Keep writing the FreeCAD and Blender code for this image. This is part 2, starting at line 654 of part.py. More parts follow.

==

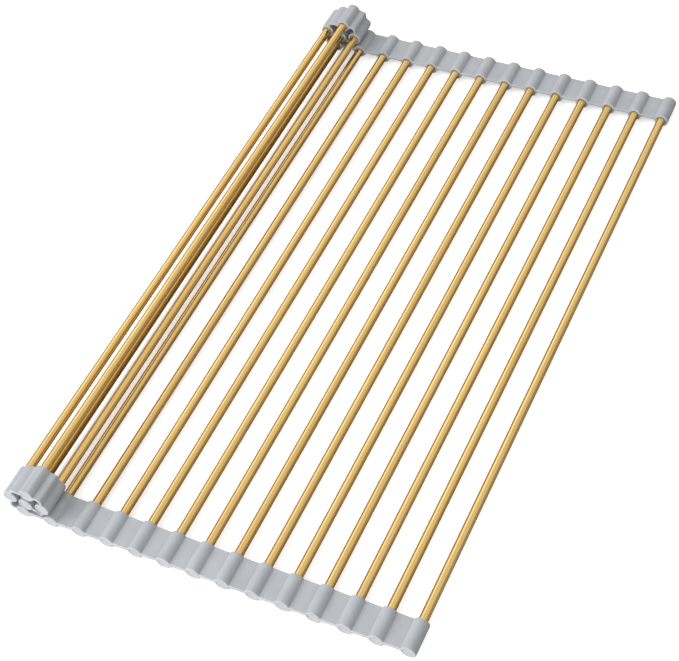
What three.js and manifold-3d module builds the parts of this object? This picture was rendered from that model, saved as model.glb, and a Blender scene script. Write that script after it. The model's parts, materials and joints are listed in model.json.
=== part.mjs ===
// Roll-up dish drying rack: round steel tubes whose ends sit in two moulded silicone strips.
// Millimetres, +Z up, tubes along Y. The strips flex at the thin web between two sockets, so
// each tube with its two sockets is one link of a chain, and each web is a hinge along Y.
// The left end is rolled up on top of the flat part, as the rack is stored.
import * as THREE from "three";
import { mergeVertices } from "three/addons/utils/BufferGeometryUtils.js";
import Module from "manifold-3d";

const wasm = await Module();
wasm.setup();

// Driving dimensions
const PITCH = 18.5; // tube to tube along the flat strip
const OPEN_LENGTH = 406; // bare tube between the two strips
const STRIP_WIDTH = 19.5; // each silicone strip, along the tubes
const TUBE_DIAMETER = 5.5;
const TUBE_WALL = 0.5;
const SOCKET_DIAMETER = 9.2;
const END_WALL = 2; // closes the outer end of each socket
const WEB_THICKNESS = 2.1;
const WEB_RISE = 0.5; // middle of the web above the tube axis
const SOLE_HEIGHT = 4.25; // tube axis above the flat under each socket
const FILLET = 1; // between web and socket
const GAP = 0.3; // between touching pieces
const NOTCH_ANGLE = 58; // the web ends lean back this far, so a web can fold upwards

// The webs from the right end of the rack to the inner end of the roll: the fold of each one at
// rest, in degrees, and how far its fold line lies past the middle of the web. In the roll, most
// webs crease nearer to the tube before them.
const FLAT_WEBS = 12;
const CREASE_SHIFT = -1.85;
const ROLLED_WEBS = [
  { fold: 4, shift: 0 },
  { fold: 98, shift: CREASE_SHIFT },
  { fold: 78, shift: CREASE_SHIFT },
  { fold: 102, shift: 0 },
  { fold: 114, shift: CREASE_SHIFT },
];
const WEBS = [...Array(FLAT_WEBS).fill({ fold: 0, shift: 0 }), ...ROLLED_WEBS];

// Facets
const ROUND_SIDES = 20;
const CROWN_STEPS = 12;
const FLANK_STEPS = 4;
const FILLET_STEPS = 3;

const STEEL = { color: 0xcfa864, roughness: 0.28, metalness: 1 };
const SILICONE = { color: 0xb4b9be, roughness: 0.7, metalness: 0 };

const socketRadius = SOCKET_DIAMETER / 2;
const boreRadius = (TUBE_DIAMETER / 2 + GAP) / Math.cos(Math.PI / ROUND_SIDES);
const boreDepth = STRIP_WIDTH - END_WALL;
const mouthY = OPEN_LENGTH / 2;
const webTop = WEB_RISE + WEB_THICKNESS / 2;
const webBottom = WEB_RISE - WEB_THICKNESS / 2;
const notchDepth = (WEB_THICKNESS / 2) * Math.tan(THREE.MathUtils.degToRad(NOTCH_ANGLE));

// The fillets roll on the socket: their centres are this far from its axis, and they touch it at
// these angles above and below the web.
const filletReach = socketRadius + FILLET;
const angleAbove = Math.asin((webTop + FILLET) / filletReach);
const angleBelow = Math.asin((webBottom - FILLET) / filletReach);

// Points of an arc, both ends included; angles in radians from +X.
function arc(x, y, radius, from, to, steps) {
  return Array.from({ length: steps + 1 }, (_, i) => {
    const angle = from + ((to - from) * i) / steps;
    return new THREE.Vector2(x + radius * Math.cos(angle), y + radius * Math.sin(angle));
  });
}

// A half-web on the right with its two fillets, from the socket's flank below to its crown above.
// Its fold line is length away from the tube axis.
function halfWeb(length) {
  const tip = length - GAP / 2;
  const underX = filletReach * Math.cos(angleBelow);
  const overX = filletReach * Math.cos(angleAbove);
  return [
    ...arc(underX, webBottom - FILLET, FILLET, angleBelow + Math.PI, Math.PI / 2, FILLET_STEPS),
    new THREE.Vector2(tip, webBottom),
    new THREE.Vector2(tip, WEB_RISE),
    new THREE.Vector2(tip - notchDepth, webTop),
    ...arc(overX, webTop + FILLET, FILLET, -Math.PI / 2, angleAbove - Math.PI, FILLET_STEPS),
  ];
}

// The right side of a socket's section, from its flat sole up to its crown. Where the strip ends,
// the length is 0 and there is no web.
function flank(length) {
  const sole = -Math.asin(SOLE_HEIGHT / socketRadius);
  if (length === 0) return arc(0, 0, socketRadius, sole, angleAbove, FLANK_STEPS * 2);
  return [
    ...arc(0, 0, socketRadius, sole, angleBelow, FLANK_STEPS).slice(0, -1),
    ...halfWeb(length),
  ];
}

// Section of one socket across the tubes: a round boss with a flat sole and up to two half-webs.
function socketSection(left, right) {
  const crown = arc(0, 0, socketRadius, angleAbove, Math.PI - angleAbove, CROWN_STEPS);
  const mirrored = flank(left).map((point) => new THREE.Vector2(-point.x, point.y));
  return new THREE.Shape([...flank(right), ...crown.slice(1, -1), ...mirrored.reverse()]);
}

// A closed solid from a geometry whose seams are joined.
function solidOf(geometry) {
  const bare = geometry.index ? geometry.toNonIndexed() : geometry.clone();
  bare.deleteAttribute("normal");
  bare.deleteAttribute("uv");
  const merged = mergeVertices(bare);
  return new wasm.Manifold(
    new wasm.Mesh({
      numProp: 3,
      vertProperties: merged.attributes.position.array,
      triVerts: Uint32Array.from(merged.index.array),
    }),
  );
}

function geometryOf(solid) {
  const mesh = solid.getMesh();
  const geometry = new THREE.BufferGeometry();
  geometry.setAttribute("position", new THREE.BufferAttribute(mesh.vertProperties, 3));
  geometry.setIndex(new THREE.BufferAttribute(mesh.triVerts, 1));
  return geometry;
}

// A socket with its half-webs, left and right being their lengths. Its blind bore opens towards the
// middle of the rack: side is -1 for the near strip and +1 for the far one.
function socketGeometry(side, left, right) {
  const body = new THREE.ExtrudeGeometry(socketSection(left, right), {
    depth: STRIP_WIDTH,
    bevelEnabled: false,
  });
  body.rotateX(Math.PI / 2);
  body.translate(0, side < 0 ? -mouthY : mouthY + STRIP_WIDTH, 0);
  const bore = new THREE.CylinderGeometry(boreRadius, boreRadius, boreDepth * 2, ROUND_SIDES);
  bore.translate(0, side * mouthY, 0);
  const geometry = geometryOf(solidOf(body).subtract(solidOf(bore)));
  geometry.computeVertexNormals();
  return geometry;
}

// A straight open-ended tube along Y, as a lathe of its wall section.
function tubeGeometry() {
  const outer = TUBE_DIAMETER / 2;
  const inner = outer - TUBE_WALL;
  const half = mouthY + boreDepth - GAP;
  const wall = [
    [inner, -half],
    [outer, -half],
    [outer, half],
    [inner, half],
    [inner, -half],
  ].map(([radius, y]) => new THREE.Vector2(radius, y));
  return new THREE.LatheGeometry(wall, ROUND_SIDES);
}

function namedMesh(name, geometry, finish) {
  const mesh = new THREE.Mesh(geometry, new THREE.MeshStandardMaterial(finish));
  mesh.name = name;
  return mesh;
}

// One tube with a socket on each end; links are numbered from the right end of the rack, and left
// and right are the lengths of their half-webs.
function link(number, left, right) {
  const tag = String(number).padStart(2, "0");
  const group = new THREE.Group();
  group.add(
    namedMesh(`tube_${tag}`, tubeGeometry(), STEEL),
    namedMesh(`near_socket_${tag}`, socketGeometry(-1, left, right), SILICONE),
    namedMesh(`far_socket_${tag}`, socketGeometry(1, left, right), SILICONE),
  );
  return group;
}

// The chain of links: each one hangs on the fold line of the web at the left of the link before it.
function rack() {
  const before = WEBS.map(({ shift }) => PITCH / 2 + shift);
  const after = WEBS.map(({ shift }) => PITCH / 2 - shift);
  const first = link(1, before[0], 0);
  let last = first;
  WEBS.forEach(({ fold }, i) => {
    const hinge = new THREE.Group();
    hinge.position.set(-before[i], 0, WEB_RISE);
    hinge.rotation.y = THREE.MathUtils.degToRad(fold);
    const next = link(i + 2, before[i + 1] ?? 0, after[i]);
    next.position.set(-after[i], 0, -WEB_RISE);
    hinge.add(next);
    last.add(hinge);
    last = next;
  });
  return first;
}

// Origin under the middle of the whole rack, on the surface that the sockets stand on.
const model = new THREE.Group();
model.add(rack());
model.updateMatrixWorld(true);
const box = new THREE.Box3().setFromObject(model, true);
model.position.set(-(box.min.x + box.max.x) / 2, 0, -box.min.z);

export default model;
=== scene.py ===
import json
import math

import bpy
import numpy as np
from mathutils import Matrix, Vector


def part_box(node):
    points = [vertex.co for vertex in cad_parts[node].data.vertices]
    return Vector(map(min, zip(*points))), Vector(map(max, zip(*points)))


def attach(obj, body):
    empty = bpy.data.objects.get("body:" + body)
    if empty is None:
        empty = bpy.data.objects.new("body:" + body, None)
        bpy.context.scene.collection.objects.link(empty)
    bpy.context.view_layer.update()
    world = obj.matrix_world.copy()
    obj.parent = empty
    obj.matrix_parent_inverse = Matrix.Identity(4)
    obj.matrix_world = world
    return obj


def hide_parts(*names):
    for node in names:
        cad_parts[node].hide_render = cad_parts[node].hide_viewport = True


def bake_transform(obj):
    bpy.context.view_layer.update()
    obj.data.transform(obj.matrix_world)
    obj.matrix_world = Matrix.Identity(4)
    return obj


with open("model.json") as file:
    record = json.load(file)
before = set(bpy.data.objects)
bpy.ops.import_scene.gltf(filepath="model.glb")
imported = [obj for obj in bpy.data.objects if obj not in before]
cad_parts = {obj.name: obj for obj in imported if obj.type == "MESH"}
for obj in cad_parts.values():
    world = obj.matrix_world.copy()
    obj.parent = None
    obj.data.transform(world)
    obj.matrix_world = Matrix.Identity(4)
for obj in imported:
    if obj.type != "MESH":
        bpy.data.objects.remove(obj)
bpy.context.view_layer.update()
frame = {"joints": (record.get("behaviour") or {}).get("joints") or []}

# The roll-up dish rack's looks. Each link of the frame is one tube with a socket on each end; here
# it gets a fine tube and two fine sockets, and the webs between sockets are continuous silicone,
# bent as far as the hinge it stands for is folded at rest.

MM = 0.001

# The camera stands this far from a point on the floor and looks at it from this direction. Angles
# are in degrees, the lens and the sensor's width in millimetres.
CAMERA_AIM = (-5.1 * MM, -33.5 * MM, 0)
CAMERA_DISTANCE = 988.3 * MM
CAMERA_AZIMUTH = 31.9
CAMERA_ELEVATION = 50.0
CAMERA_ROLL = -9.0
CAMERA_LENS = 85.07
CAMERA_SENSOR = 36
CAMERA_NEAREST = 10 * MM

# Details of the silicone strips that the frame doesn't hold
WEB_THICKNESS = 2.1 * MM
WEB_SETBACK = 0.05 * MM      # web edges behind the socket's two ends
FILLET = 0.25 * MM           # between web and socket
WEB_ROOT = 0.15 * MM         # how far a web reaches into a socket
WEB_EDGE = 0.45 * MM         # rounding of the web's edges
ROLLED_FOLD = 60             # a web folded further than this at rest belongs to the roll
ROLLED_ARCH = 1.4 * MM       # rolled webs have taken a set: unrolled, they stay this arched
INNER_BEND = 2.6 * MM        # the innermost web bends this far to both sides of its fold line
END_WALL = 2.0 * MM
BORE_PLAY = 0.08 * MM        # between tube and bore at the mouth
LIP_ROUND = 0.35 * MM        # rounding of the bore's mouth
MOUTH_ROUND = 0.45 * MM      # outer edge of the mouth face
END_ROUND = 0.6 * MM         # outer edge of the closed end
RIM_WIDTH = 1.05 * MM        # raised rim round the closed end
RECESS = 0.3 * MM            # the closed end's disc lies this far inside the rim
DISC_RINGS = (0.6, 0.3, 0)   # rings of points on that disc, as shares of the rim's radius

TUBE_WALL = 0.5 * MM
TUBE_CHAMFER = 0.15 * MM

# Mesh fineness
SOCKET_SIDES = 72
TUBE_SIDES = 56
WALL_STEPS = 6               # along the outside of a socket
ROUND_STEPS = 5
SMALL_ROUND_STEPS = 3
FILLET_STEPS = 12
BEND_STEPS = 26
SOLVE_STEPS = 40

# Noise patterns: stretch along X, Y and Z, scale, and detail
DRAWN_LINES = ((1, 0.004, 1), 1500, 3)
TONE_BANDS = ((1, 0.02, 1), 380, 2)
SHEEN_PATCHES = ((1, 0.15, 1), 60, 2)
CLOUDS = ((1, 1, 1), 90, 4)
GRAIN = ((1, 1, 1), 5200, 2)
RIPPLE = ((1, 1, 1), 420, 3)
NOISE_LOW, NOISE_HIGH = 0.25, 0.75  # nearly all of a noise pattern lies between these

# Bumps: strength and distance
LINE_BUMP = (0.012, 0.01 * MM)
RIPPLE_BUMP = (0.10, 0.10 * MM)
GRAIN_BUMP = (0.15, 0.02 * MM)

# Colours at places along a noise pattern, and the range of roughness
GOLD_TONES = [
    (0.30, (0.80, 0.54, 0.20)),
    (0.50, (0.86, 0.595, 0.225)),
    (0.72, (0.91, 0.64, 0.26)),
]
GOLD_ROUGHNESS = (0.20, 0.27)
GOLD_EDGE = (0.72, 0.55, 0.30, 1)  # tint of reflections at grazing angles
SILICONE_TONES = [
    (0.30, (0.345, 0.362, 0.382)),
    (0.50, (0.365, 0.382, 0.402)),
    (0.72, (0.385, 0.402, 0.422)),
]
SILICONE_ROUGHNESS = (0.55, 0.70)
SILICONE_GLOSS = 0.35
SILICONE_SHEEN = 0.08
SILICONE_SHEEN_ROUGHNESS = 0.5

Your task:
Sift through the entries and copy every line with "between".

Result:
// Millimetres, +Z up, tubes along Y. The strips flex at the thin web between two sockets, so
const OPEN_LENGTH = 406; // bare tube between the two strips
const FILLET = 1; // between web and socket
const GAP = 0.3; // between touching pieces
# it gets a fine tube and two fine sockets, and the webs between sockets are continuous silicone,
FILLET = 0.25 * MM           # between web and socket
BORE_PLAY = 0.08 * MM        # between tube and bore at the mouth
NOISE_LOW, NOISE_HIGH = 0.25, 0.75  # nearly all of a noise pattern lies between these